Marblehead, Massachusetts is better known for its Colonial-era homes, but there are definitely some amazing old Victorians interspersed in the warren of narrow streets and alleys. This Queen Anne style house was built in the 1890s for Thomas D. Hamson, who was listed in directories as a shoe manufacturer. Queen Anne style Victorians typically exhibit asymmetrical plans, varied projecting and receding planes, varied siding materials and forms, turned posts and porches, and towers and turrets. This house has it all!
In 1891, the Baptist Society of Stoneham, Massachusetts unveiled that it had acquired funding and approved the plans for its first purpose-built church building in town. The organization met in a shared chapel in town since its founding in 1870. The new church would be unique in the Boston suburb as the only in town to be of the Queen Anne/Shingle style. A prominent site on South Main Street was acquired and work began in 1892 to erect the new house of worship. The design of the church is credited to the firm of L.B. Volk & Sons, a firm who specialized in church buildings with commissions all over the country. The church is complex in plan and combines brick and shingle siding in its construction with a prominent two-story tower with rounded corners and stained glass rondels (round windows).

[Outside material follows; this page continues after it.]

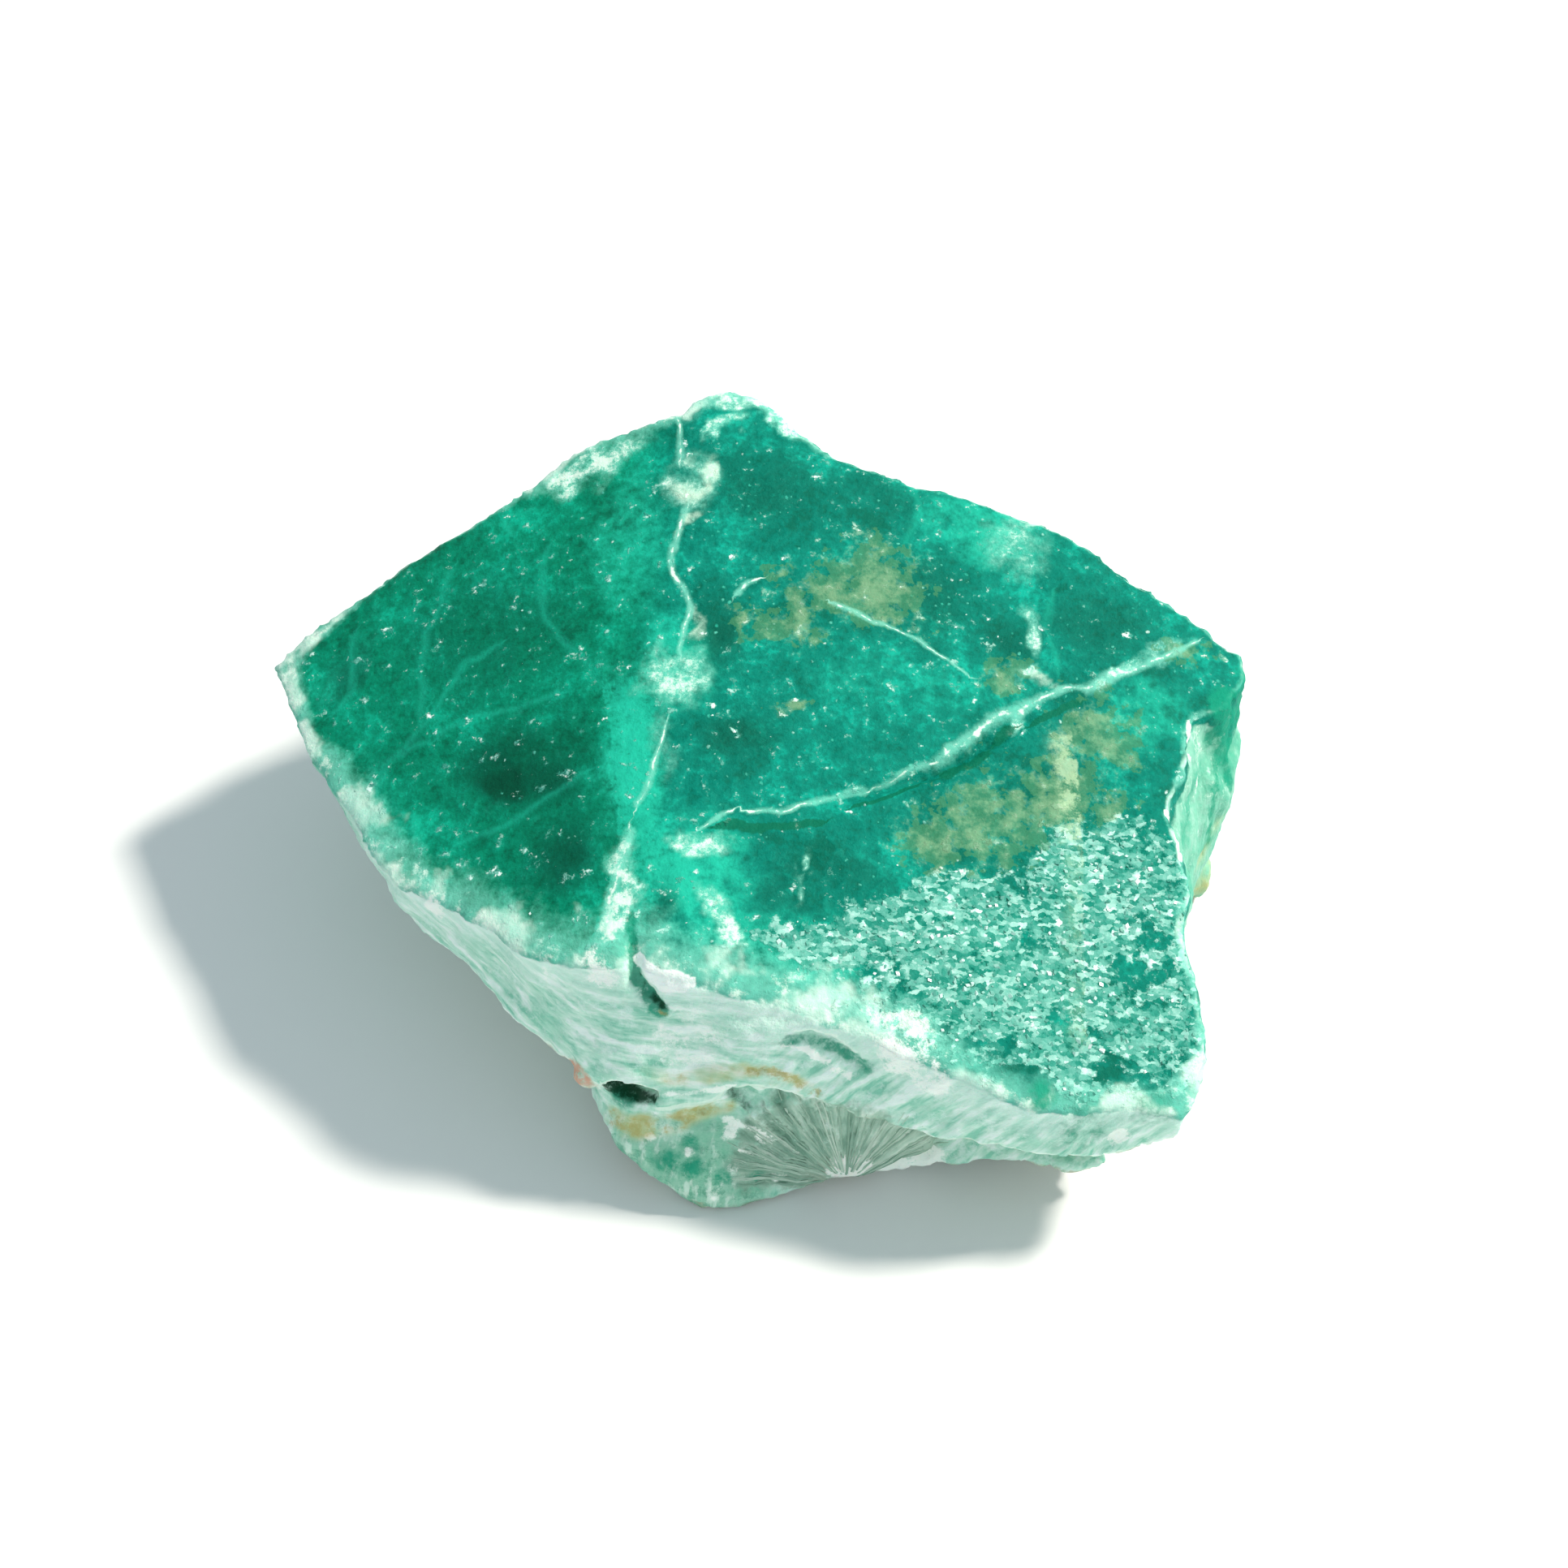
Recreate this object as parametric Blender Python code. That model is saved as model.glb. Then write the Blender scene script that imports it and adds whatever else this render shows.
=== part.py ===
"""Raw smithsonite: one broken, unpolished chunk of translucent green crystal.

A tilted, roof-like broken face on top, a steep pale rim round it, and a lower mass under
the rim that carries a lobe, a small pit and a spray of radiating fibre crystals.
The model is one solid, in metres, +Z up, standing on z = 0 and centred on the origin.
Shapes are worked out in millimetres and scaled once, when the stone is finished.
"""

import math

import bmesh
import bpy
from mathutils import Matrix, Vector, noise
from mathutils.geometry import delaunay_2d_cdt

MM = 0.001

# The top face, as three planes that meet in soft folds: height = x * a + y * b + c.
# The left plane climbs to the fold, and the others fall away to the right and the front.
LEFT_PLANE = (0.295, 0.160, 20.36)
RIGHT_PLANE = (-0.120, 0.185, 18.38)
FRONT_PLANE = (-0.143, 0.242, 19.09)
FOLD_SOFTNESS = 0.45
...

Built nextdoor to his business partner’s summer cottage (last post), Wilhelm (William) J. D. Keuffel, a German immigrant from Saxony, erected this summer cottage in the fashionable German-developed summer colony Elka Park in upstate New York. Keuffel & Esser Company (K&E) was founded by German immigrants Wilhelm J. D. Keuffel and Hermann Esser and manufactured high-quality surveying, drafting, and calculating tools for architects, engineers, surveyors, and building contractors in Hoboken, New Jersey with a sales office in Manhattan. By the early twentieth century, it was one of the largest manufacturers of scientific instruments in the world. Keuffel made good money, and summered in Elka Park for years until his death in 1908. The Queen Anne style Victorian “cottage” features the typical asymmetrical plan, corner towers, varied siding and detailing, and many porches to provide the residents with sweeping views of the distant mountains.

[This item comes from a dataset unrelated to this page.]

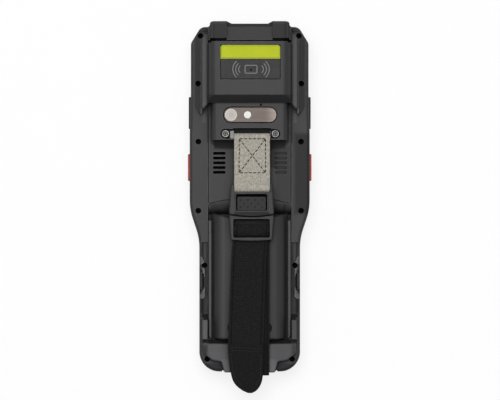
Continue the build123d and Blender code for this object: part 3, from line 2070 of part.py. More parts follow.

Roswell Burrows Fitch (1833-1908) was born in the seaside village of Noank to parents Elisha and Mary P. Fitch. At twelve years of age he commenced to be self-supporting, and from then until he was fourteen, occupied a clerkship in a general store in town. In his teens, summers were spent aboard ships fishing for a livelihood, and his winters attending school. Upon completing his education, he became clerk in a store, and was afterwards engaged to assume the management of a union store which was erected for the special purpose of being placed under his charge. The store, located on Main Street in Noank, was eventually fully purchased by Fitch, and he did well financially. He may have had this house built or merely bought it years after it was built in the mid-19th century. When he sold his business in 1890, he “Victorianized” the classically designed Greek Revival style house with Queen Anne embellishments. The renovations in 1890 included an octagonal tower, an elaborate porch, a two-door entry likely replaced the sidelights and transom, brackets and applied decoration at the gable and cornice, and a Palladian window which was a Colonial-inspired addition. Hodge-podge or eclectic houses are some of the most fun!

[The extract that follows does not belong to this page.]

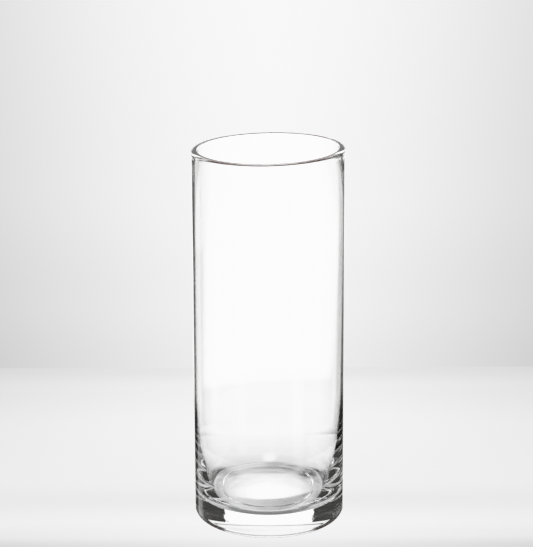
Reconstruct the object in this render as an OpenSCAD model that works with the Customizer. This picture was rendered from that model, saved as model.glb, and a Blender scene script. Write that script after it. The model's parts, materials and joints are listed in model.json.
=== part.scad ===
// A clear glass cylinder vase: one blown piece of glass, turned about the Z axis.
// Millimetres. +Z is up, and the origin is the centre of the ring that the vase stands on.

/* [Overall] */
// Height, from the standing ring to the top of the rim
height = 255; // [220:1:320]
// Outside diameter just above the heel
foot_d = 101.4; // [90:0.1:130]
// How much narrower the outside is just under the rim
draft = 1.2; // [0:0.1:3]

/* [Wall] */
// Thickness of the wall halfway up, where it is thinnest
wall_t = 1.3; // [1.1:0.1:3]
// Height over which the wall thickens again towards the rim
taper_h = 100; // [20:5:100]
// How late in that height the thickening comes (1 is even)
taper_power = 4; // [1:0.5:6]
// How far the inside curves in from the straight wall to the flat floor
swell_w = 10.5; // [7:0.5:12]
// Height above which the inside is straight
swell_h = 90; // [60:1:110]

/* [Rim] */
// Thickness of the fire-polished lip
rim_t = 4; // [3.4:0.1:5]
// Height of the lip's rounding outside its crest
lip_h = 1.8; // [1:0.1:4]
// Width and height of the lip's tighter rounding inside its crest
lip_in = 0.6; // [0.4:0.1:1.5]
// How far the lip stands proud of the wall outside
rim_proud = 0.3; // [0:0.1:1]
// Height of the swelling outside, below the lip's widest line
bead_h = 3; // [2:0.5:10]
// Height of the straight land inside the mouth
land_h = 3; // [2:0.5:6]

/* [Base] */
// Thickness of the glass from the standing ring's plane to the inside floor
base_t = 15; // [10:0.5:20]
// Radius of the rounded heel
heel_r = 5.5; // [3:0.1:8]
// Inner radius of the flat ring that the vase stands on
ring_r = 34; // [28:0.5:36]
// Height of the hollow in the underside at its centre
push_up = 0.6; // [0.4:0.1:3]

/* [Hidden] */
$fn = 128;
arc_steps = 12;
sweep_steps = 32;
foot_r = foot_d / 2;
neck_r = foot_r - draft / 2;
inner_r = (foot_r + neck_r) / 2 - wall_t;
lip_r = neck_r + rim_proud;
mouth_r = lip_r - rim_t;
crest_r = mouth_r + lip_in;
lip_z = height - lip_h;
land_z = height - lip_in - land_h;

// Points of an ellipse's arc about [x, z], with half axes rx and rz, from angle a to angle b.
function arc(x, z, rx, rz, a, b, steps) =
    [for (i = [0 : steps]) let (t = a + (b - a) * i / steps) [x + rx * cos(t), z + rz * sin(t)]];

// Points of an S-curve from one point to another, upright at both ends.
function ease(from, to, steps) =
    [for (i = [0 : steps]) let (t = i / steps)
        [from[0] + (to[0] - from[0]) * (1 - cos(180 * t)) / 2, from[1] + (to[1] - from[1]) * t]];

// The shallow dome of the underside, from its centre out to the standing ring.
function underside() =
    [for (i = [0 : arc_steps]) let (t = i / arc_steps) [ring_r * t, push_up * (1 - t * t)]];

// The outside, from the standing ring round the heel and up to the lip's widest line.
function outside() = concat(
    arc(foot_r - heel_r, heel_r, heel_r, heel_r, -90, 0, arc_steps),
    ease([neck_r, lip_z - bead_h], [lip_r, lip_z], arc_steps));

// The lip, over its crest from the outside to the land inside.
function lip() = concat(
    arc(crest_r, lip_z, rim_t - lip_in, lip_h, 0, 90, arc_steps),
    arc(crest_r, height - lip_in, lip_in, lip_in, 90, 180, arc_steps));

// The taper inside, from the land down to where the wall is thinnest.
function taper() =
    [for (i = [0 : sweep_steps]) let (t = i / sweep_steps)
        [inner_r - (inner_r - mouth_r) * pow(1 - t, taper_power), land_z - taper_h * t]];

// The inside, from the land down the wall, round the corner and across the floor.
function inside() = concat(
    taper(),
    arc(inner_r - swell_w, swell_h, swell_w, swell_h - base_t, 0, -90, sweep_steps),
    [[0, base_t]]);

module glass_body() {
    color([0.86, 0.92, 0.90, 0.35])
        rotate_extrude()
            polygon(concat(underside(), outside(), lip(), inside()));
}

glass_body();
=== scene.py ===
"""A clear glass cylinder vase, blown in one piece, standing on a pale studio floor. Metres, +Z up."""

import json
import math

import bpy
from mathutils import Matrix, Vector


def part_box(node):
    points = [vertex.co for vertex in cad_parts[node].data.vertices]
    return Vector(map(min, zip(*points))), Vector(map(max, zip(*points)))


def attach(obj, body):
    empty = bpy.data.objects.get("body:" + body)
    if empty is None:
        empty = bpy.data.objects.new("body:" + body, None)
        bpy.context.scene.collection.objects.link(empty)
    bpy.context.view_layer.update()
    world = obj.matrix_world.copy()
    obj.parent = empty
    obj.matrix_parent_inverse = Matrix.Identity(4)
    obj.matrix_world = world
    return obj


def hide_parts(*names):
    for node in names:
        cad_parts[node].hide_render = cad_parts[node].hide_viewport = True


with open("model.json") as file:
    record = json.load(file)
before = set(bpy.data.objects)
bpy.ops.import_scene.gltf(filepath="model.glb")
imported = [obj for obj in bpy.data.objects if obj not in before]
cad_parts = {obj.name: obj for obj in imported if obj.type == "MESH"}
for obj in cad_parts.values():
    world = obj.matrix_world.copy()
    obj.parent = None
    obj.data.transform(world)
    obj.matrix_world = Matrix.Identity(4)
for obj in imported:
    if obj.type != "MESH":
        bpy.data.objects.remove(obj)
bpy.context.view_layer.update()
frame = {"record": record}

# The vase's size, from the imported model.
NODE = "glass_body"
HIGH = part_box(NODE)[1]
HEIGHT = HIGH.z
FOOT_R = HIGH.x
MOUTH = next(m for m in frame["record"]["mounts"] if m["name"] == "mouth")
MOUTH_R = MOUTH["dims"]["r_mm"] / 1000
LAND_H = MOUTH["dims"]["length_mm"] / 1000

# The vase's profile, as the CAD part has it.
DRAFT = 0.0012
WALL_T = 0.0013
SWELL_W = 0.0105
SWELL_H = 0.09
RIM_T = 0.004
LIP_H = 0.0018
LIP_IN = 0.0006
BEAD_H = 0.003
TAPER_H = 0.1
TAPER_POWER = 4
BASE_T = 0.015
HEEL_R = 0.0055
RING_R = 0.034
PUSH_UP = 0.0006

# What forming leaves, which the CAD part doesn't have. RIM_LIFT is how far the rim is off level: all of
# it, its right and its back, and LIFT_POWER is how late up the wall that comes. LEAN is how fast the
# inside's axis drifts to the right above LEAN_Z, and LEAN_POWER is how late it comes back under the rim.
# A LIP_POWER below 1 makes the lip's rounding squarer. FLOOR_RING is a faint raised ring round the inside
# floor: radius, height, half width.
RIM_LIFT = (-0.0001, 0.0009, -0.00015)
LIFT_POWER = 4
LEAN = 0.0045
LEAN_Z = 0.12
LEAN_POWER = 8
LIP_POWER = 0.7
FLOOR_RING = (0.0333, 0.00055, 0.0012)

# How finely the mesh is cut: round the vase, and along each part of its profile.
SEGMENTS = 512
HOLLOW_STEPS = 40
RING_STEPS = 8
ARC_STEPS = 24
OUTSIDE_STEPS = 60
BEAD_STEPS = 16
LAND_STEPS = 6
TAPER_STEPS = 60
INSIDE_STEPS = 16
SWELL_STEPS = 96
FLOOR_STEPS = 200


def arc(x, z, r, start, end, steps):
    """Points of a circle's arc about (x, z), between two angles in degrees."""
    angles = [math.radians(start + (end - start) * i / steps) for i in range(steps + 1)]
    return [(x + r * math.cos(a), z + r * math.sin(a)) for a in angles]


def ease(start, end, steps):
    """Points of an S-curve from start to end, upright at both ends."""
    points = []
    for i in range(steps + 1):
        t = i / steps
        s = (1 - math.cos(math.pi * t)) / 2
        points.append((start[0] + (end[0] - start[0]) * s, start[1] + (end[1] - start[1]) * t))
    return points


def straight(start, end, steps):
    """Points between start and end, without either."""
    shares = [i / steps for i in range(1, steps)]
    return [(start[0] + (end[0] - start[0]) * t, start[1] + (end[1] - start[1]) * t) for t in shares]


def lip_arc(width, height, start, end):
    """A quarter of the lip, from its side at 0 or 180 degrees to its crest at 90."""
    crest_r = MOUTH_R + LIP_IN
    points = []
    for x, y in arc(0, 0, 1, start, end, ARC_STEPS):
        points.append((crest_r + width * math.copysign(abs(x) ** LIP_POWER, x),
                       HEIGHT - height + height * abs(y) ** LIP_POWER))
    return points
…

In 1880, Jonas Gerlusha Smith (1817-1893) received a permit to erect a multi-family apartment building on Warren Avenue in present-day South End. The lot was close to his personal residence at 13 Warren Avenue and would have been easy to maintain and oversee tenants in the building. Mr. Smith hired 26-year-old architect Arthur H. Vinal, who furnished the plans for the handsome Queen Anne building. Vinal would later become the City Architect of Boston from 1884 to 1887, designing the High Service Building at the Chestnut Hill Reservoir just seven years after this building. By the late 1880s, the building was known as The Carlisle and it remained in the Smith family holdings under Walter Edward Clifton Smith until the 1930s. Walter attended the Cambridge Episcopal Theological School and later worked at various churches in the Boston area, serving as pastor in his later years. He lived on Follen Street in Cambridge while he held the Carlisle for additional income. Under new ownership in 1950, a retail storefront was added to the first floor which was occupied as a florist for some years. In 1979, after years of deferred maintenance, the property was purchased by Louis G. Manzo and his son David W. Manzo, who meticulously restored the building over time into the time-capsule that it is today!
I think I found it… My favorite street in Roxbury. Harrishof Street is a surviving streetscape that shows the beauty and potential of the Washington Park district of Roxbury, a surviving span of houses that dodged the wrecking ball during a period of Urban Renewal. This section of the street runs a stone’s throw from the ruins of the 1857 Horatio Harris Villa (featured previously) and was laid out by Horatio’s heirs who developed the former sprawling estate into multi-family housing, to cash in on suburbanization caused at the turn of the 20th century thanks to electric trolley lines in the neighborhood. The development is credited to Alexander Colin Chisholm (1868-1941), a Canadian-born architect and developer who grew up in Roxbury. He specialized in small residential enclaves of similar houses, including these houses on Harrishof Street, and later on Elm Hill Park. The two-family houses blend Queen Anne and Colonial Revival styles in such a fun way that pushes the boundaries of academic architecture. The houses on the street are all slightly different and have had varied alterations over time, but this is a great candidate for a historic district!